What it does: Guardian scans the comment text for destructive intent. A severity of medium or above triggers:

A guardian_classification event added to the incident timeline, flagging the instruction and naming its severity.
The comment's stored event_metadata is tagged with guardian_severity.
A guardian.comment_flagged audit row is written.
The comment text passed to the agent (via IncidentWatcher) is prefixed with a warning so the agent treats the instruction with scrutiny.

Hook C does not block execution. If a human with destructive intent comments "wipe the entire server", the agent sees a warning prefix and is expected to escalate — but the normal Hook B / Stage 1 / Stage 2 gates still govern any actual execution.

Audit action: guardian.comment_flagged

Severities¶

Guardian returns one of five severity levels:

Severity	Meaning
`none`	No destructive indicators detected.
`low`	Minor destructive potential; unlikely to warrant elevation on its own.
`medium`	Moderate destructive potential. Triggers Hook C comment flagging.
`high`	Significant destructive potential. Elevates recipe risk to at least `high`.
`critical`	Severe destructive operation detected. Elevates recipe risk to `critical`.
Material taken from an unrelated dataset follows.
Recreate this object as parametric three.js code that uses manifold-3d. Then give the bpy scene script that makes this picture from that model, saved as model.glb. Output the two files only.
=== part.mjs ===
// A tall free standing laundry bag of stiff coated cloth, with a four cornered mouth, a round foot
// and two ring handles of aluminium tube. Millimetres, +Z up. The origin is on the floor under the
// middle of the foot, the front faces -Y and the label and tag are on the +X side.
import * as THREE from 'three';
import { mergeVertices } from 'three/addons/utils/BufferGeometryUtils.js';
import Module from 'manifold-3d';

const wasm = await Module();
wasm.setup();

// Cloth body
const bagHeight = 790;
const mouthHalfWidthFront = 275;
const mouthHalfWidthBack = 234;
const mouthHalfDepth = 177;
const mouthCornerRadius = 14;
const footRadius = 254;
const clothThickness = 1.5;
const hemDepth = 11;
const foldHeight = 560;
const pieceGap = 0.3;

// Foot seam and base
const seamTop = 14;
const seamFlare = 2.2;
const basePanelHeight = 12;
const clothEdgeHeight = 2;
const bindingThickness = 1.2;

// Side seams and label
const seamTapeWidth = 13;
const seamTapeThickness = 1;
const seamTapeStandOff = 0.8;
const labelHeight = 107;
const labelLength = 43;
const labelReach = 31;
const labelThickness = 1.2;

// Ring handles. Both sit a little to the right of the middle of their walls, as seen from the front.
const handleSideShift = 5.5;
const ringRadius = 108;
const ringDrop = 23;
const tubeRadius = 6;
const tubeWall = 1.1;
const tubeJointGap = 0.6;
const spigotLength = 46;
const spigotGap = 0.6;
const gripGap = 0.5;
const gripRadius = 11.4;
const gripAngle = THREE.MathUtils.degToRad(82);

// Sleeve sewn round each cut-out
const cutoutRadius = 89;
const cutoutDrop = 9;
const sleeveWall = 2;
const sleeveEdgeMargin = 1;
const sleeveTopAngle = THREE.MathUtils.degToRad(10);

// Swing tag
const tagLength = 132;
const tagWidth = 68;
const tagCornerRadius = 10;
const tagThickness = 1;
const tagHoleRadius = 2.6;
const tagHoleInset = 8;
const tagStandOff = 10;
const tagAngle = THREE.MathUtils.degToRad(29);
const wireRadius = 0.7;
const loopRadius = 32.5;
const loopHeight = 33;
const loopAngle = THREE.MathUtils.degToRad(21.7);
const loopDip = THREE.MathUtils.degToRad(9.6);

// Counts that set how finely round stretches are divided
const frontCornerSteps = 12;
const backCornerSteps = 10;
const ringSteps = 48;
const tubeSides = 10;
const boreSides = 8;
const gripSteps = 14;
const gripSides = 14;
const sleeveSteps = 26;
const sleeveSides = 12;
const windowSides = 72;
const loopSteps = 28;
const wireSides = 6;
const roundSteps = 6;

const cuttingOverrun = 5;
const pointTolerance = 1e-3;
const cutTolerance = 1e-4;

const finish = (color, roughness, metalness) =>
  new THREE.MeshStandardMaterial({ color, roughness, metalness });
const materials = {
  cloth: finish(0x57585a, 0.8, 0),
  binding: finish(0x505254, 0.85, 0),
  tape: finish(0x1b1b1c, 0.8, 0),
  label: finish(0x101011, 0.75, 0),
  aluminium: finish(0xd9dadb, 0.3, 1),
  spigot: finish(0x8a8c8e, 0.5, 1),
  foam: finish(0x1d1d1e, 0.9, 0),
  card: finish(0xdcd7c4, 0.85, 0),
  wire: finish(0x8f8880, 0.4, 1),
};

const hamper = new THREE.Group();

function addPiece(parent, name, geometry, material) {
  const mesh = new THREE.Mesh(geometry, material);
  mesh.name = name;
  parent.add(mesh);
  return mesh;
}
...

Risk elevation (Hook B) uses max(declared_risk, guardian_severity) where the order is none < low < medium < high < critical.

Fail mode (per-tenant)¶

Guardian is a non-blocking, best-effort signal. When it is unreachable (network error, timeout, HTTP error), the platform's behaviour depends on the per-tenant fail mode configured in Settings → Guardian.
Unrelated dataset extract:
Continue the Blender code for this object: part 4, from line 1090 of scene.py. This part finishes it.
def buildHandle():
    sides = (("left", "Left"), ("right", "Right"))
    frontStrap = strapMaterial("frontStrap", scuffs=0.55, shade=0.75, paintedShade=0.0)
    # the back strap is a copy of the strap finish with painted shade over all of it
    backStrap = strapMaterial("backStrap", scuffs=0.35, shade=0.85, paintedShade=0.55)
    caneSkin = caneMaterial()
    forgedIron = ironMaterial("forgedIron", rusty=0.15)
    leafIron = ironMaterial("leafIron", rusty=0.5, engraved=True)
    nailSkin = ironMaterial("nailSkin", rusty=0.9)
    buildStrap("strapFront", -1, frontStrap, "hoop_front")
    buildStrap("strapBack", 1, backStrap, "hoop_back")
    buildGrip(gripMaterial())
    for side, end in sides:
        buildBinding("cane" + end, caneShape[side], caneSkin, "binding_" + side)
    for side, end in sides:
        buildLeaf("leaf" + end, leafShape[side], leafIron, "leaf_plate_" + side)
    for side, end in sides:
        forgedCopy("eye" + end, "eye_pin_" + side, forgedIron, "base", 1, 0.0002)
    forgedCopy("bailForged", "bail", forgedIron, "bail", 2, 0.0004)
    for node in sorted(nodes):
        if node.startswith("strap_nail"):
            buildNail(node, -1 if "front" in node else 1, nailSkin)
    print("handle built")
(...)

Fail mode	Behaviour on Guardian failure
Fail open (default)	Treat the result as no signal. Risk level is unchanged; the existing gate decides as normal.
Fail closed	Force risk to `high`, which requires human approval regardless of trust level or recipe label.

The fail mode is stored in tenant.settings["guardian_fail_mode"] and is readable by any user in the tenant; only admin can change it.

Changing the fail mode writes a tenant.guardian_fail_mode.updated audit row.

The existing gates still stand

Fail-open means Guardian's signal is absent — not that the pipeline is unguarded. The trust × risk gate and the LLM safety classifier remain fully active in both fail modes.

Timeline entries¶

Guardian entries on the incident timeline use the guardian_classification and guardian_risk_elevated event types:

Event type	Icon	Typical title
`guardian_classification`	shield	"OpenRemedy Guardian: pass" / "OpenRemedy Guardian: high"
`guardian_risk_elevated`	shield	"Guardian raised risk low→high"
`guardian_classification` (comment)	shield	"Guardian flagged a human instruction: high"

Audit actions¶

Action	When written	Detail fields
`guardian.elevated_risk`	Hook B elevates a recipe's risk	`from`, `to`, `guardian_severity`, `recipe_slug`
`guardian.comment_flagged`	Hook C detects medium+ severity in a human comment	`severity`
`tenant.guardian_fail_mode.updated`	Admin changes the fail-mode setting	`fail_mode`

Hook A (advisory) is timeline-only; no audit row is written.

Deployment notes¶

Container: guardian (ghcr.io/openremedy/openremedy-guardian).
Network: internal only. No Caddy route. Not reachable from the public network.
Environment: OREMEDY_GUARDIAN_ENABLED (backend flag), OREMEDY_GUARDIAN_URL, OREMEDY_GUARDIAN_TOKEN, OREMEDY_GUARDIAN_TIMEOUT_S.
Tag bumps: see OREMEDY_GUARDIAN_TAG in the deployment .env; images are built with scripts/build-and-push.sh X.Y.Z in the guardian repo.

See Security model for the full approval gate specification and Architecture for Guardian's position in the pipeline.